§ AIM:
Find the word "caption" in the listing; pull out each line holding it.

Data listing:
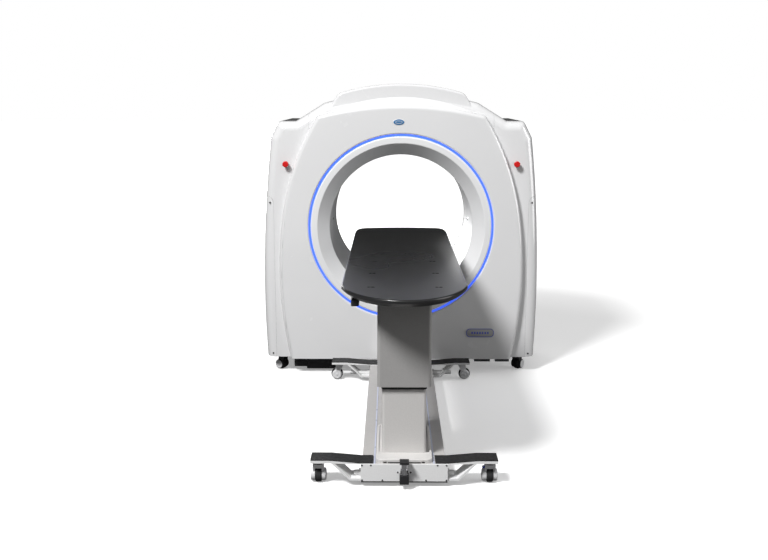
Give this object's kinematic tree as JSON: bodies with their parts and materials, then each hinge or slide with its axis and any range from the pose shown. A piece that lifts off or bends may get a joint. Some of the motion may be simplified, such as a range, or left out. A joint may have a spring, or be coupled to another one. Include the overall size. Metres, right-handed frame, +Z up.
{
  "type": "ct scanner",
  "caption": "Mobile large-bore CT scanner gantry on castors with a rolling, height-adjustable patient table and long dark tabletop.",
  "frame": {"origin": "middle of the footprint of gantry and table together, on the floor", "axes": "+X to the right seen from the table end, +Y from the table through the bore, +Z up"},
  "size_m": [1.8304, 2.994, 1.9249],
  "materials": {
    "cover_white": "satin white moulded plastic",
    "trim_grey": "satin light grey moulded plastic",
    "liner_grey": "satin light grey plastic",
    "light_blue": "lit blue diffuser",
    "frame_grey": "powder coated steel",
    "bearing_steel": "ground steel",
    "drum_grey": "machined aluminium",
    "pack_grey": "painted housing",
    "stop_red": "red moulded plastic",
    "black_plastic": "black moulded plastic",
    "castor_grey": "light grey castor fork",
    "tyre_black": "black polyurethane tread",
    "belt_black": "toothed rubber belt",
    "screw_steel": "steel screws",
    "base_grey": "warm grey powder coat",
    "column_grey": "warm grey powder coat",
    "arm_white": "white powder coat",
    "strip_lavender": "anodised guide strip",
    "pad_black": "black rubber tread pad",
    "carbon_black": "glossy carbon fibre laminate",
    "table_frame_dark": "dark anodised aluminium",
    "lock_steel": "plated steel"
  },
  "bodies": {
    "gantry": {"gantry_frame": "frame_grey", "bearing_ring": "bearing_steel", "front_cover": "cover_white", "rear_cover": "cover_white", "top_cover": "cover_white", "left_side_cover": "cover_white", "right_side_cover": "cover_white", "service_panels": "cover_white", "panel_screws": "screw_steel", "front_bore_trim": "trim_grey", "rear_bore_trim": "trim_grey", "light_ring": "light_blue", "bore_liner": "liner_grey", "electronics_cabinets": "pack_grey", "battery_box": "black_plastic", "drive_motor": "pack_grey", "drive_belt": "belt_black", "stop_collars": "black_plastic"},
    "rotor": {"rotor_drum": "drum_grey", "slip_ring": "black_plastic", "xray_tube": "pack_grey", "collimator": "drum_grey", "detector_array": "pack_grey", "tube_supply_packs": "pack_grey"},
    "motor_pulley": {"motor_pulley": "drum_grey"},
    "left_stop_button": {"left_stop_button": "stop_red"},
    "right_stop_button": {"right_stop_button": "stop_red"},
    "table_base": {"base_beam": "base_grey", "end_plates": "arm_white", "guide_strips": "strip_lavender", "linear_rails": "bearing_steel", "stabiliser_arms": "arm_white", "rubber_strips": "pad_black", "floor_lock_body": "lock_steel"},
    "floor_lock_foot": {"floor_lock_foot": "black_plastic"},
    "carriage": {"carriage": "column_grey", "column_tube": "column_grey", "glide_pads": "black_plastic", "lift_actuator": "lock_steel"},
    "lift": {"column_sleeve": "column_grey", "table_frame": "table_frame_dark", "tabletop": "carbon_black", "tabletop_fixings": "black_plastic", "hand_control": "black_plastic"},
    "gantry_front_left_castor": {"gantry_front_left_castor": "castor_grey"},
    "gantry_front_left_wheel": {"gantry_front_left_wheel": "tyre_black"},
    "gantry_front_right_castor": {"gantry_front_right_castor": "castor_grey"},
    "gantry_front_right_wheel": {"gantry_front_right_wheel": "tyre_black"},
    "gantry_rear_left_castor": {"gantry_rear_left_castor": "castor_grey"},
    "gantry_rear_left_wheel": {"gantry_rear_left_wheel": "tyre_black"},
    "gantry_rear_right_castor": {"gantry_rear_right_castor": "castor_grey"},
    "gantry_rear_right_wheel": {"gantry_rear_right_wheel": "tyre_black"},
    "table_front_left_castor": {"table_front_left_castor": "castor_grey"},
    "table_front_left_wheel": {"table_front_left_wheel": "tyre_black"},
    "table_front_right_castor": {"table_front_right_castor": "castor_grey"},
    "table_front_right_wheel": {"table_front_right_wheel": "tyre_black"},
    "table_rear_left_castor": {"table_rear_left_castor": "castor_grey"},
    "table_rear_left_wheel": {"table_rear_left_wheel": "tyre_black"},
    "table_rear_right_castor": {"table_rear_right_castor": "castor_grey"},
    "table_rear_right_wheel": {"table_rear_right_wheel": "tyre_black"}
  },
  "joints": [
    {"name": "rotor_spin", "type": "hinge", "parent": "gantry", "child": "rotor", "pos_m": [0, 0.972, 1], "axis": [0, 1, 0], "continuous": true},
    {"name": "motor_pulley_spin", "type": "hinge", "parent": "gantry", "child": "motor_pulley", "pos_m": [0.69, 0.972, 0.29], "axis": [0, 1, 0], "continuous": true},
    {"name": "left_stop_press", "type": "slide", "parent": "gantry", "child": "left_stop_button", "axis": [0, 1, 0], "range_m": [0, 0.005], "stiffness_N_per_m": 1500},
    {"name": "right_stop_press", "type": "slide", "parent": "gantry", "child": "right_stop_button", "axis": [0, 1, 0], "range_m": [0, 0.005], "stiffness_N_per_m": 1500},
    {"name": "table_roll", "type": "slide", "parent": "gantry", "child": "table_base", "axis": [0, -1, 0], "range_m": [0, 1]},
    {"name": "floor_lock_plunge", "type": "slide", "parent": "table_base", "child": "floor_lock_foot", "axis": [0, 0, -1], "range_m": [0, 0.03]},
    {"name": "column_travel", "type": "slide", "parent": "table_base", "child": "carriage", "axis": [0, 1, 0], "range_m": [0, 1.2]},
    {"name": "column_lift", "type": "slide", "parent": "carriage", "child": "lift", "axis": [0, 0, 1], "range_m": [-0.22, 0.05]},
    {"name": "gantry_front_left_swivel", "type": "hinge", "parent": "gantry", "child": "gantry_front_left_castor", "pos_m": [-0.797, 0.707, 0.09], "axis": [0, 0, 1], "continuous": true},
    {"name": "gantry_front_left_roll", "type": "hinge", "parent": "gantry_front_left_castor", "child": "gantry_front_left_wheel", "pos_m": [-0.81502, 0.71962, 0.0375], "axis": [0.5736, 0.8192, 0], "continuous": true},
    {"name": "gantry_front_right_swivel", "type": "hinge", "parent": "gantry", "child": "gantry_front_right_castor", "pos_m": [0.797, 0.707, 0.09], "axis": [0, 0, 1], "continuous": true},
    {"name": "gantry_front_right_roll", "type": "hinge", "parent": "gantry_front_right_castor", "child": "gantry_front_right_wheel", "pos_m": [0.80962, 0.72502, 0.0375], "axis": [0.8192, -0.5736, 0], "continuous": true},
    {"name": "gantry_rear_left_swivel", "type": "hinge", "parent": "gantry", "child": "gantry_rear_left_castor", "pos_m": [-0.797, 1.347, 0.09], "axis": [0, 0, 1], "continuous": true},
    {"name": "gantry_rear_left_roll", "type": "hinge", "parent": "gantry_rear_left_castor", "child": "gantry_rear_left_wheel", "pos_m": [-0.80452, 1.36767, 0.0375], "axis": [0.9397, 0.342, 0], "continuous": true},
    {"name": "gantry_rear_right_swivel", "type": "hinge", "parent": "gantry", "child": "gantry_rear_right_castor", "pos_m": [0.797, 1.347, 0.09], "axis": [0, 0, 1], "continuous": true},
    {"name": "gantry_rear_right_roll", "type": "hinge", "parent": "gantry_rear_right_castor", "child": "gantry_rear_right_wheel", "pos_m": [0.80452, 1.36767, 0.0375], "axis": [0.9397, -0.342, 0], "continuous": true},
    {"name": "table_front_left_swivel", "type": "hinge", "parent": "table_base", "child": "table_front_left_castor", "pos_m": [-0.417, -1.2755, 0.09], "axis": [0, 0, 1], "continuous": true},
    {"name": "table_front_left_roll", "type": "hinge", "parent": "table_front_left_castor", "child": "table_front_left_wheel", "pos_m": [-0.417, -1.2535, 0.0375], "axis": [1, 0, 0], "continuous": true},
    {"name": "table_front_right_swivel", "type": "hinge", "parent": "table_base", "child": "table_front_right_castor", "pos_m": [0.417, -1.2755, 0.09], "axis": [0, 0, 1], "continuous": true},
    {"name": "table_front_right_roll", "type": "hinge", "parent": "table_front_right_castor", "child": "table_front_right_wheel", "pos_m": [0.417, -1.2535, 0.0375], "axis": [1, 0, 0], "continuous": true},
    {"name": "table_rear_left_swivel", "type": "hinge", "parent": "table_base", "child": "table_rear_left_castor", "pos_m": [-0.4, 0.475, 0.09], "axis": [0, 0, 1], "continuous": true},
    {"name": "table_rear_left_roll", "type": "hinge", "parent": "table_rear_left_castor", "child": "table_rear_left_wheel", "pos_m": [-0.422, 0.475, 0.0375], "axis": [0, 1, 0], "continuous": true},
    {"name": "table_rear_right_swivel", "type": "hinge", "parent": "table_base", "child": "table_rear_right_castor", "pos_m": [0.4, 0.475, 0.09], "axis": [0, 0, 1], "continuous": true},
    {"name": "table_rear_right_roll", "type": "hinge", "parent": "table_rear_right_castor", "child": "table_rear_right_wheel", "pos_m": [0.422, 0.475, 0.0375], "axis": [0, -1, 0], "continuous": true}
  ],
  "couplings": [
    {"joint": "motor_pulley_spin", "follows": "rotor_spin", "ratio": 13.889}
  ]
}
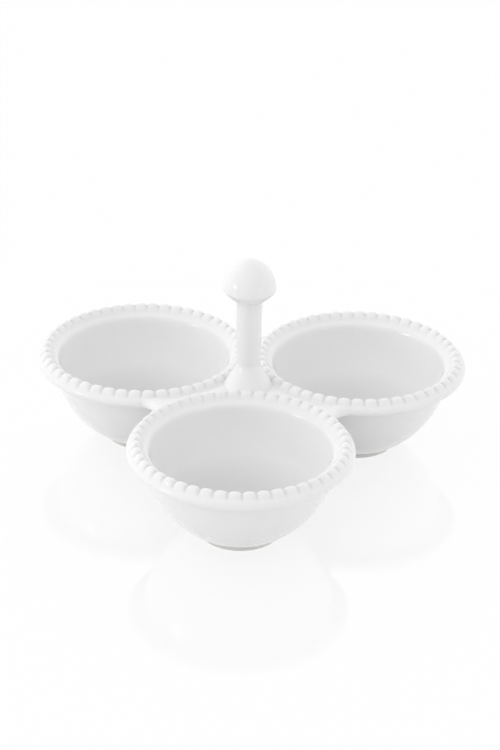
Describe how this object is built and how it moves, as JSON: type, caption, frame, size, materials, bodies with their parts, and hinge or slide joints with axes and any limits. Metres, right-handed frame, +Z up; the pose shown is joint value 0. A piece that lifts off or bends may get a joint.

==

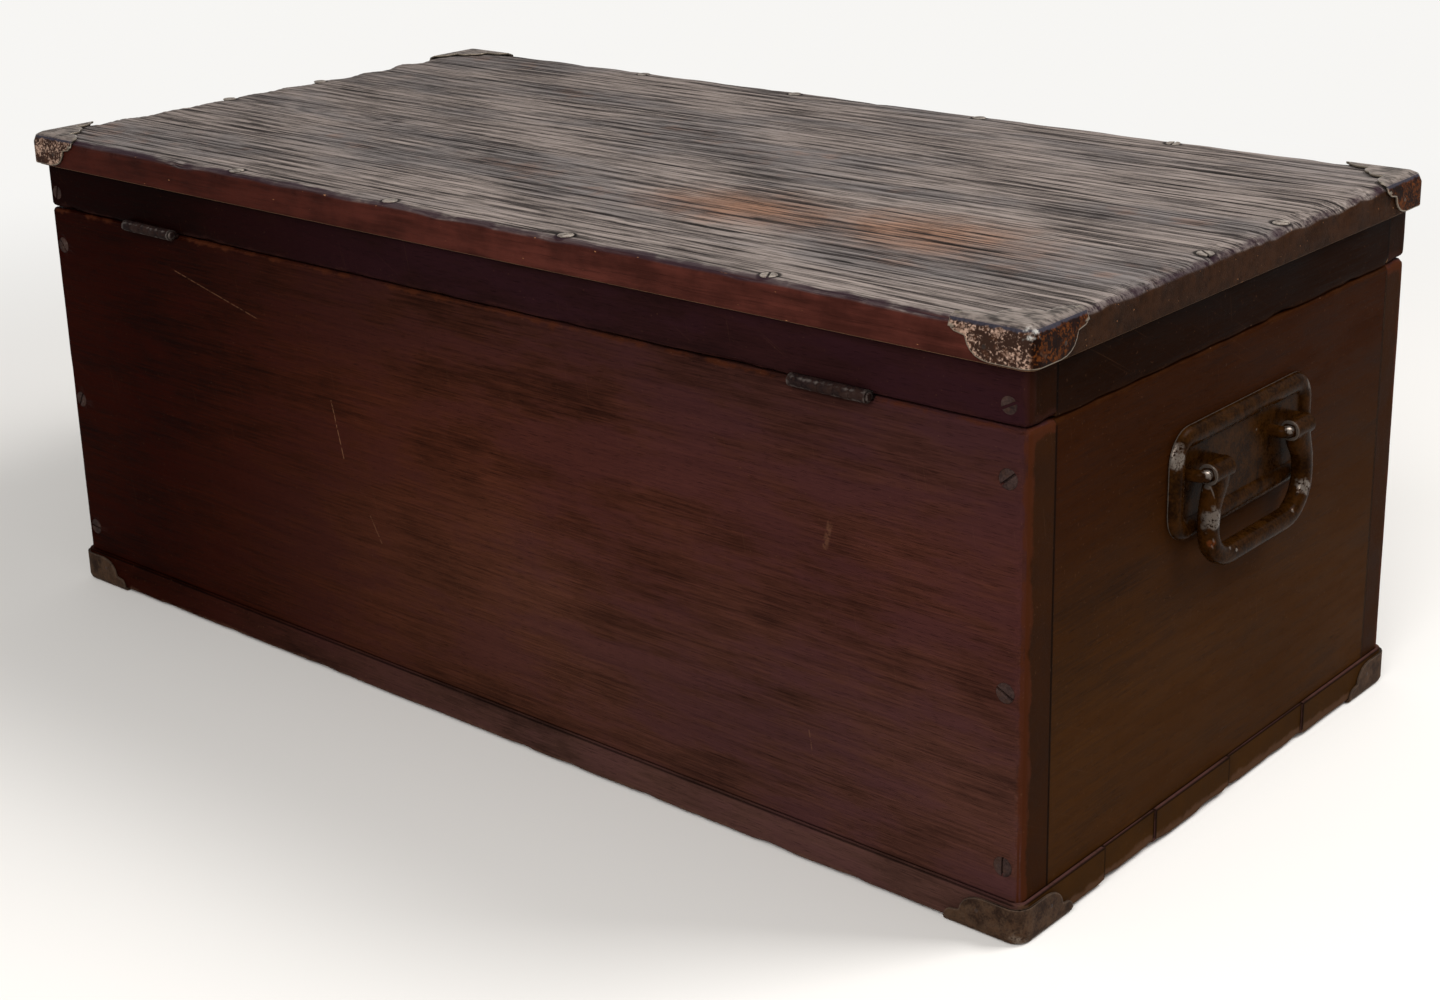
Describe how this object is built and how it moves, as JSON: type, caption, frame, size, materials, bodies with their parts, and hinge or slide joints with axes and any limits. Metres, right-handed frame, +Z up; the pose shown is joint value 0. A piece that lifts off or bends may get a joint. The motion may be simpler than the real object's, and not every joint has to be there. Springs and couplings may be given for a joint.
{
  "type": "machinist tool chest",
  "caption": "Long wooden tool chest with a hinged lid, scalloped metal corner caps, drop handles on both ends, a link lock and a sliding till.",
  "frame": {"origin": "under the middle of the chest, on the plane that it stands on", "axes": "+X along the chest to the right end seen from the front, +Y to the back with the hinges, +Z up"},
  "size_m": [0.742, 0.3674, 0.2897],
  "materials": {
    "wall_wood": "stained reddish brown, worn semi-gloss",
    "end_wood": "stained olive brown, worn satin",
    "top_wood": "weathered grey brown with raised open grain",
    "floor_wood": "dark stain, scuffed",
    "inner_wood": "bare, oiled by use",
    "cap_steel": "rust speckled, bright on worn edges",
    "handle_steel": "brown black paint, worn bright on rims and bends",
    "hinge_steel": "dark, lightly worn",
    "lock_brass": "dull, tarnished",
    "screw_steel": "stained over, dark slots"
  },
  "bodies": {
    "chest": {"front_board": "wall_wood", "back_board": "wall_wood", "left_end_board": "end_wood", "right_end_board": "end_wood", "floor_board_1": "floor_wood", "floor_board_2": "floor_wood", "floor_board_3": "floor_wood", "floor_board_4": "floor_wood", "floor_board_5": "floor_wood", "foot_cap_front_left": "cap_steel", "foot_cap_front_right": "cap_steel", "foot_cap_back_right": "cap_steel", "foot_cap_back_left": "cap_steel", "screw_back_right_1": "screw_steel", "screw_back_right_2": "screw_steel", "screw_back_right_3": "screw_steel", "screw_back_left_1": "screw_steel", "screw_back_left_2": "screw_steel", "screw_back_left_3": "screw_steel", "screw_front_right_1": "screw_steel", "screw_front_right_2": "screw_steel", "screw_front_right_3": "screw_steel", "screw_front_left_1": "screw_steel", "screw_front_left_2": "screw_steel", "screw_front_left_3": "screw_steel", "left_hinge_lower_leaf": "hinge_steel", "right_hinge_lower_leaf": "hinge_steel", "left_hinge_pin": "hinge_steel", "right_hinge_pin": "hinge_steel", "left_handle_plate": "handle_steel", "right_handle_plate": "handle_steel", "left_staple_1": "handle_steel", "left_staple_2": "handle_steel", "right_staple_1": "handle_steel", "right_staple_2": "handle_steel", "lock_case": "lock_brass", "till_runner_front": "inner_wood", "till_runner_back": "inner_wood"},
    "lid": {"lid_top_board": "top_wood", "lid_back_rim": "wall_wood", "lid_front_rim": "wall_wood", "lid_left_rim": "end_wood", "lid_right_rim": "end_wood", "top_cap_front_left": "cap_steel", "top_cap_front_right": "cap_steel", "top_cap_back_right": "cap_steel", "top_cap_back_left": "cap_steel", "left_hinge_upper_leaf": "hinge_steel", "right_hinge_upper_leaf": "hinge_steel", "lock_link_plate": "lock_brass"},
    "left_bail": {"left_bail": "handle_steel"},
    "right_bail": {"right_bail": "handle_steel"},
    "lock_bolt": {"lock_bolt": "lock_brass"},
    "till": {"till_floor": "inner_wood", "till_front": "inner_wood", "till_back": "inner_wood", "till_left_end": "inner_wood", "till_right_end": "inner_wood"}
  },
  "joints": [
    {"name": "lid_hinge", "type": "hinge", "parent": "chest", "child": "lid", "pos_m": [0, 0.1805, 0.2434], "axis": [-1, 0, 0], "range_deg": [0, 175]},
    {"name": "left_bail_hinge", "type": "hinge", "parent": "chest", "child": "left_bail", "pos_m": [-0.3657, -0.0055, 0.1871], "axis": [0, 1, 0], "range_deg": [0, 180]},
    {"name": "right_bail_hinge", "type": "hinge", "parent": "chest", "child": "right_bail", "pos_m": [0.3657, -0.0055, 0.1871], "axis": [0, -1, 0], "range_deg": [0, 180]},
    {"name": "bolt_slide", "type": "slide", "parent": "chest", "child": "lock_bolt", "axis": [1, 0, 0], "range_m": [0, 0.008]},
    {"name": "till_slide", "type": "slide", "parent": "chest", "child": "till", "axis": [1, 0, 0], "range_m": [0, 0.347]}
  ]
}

§ OUTPUT OF THE TASK:
  "caption": "Mobile large-bore CT scanner gantry on castors with a rolling, height-adjustable patient table and long dark tabletop.",
Describe how this object is built and how it moves, as JSON: type, caption, frame, size, materials, bodies with their parts, and hinge or slide joints with axes and any limits. Metres, right-handed frame, +Z up; the pose shown is joint value 0. A piece that lifts off or bends may get a joint.
Describe how this object is built and how it moves, as JSON: type, caption, frame, size, materials, bodies with their parts, and hinge or slide joints with axes and any limits. Metres, right-handed frame, +Z up; the pose shown is joint value 0. A piece that lifts off or bends may get a joint. The motion may be simpler than the real object's, and not every joint has to be there. Springs and couplings may be given for a joint.
  "caption": "Long wooden tool chest with a hinged lid, scalloped metal corner caps, drop handles on both ends, a link lock and a sliding till.",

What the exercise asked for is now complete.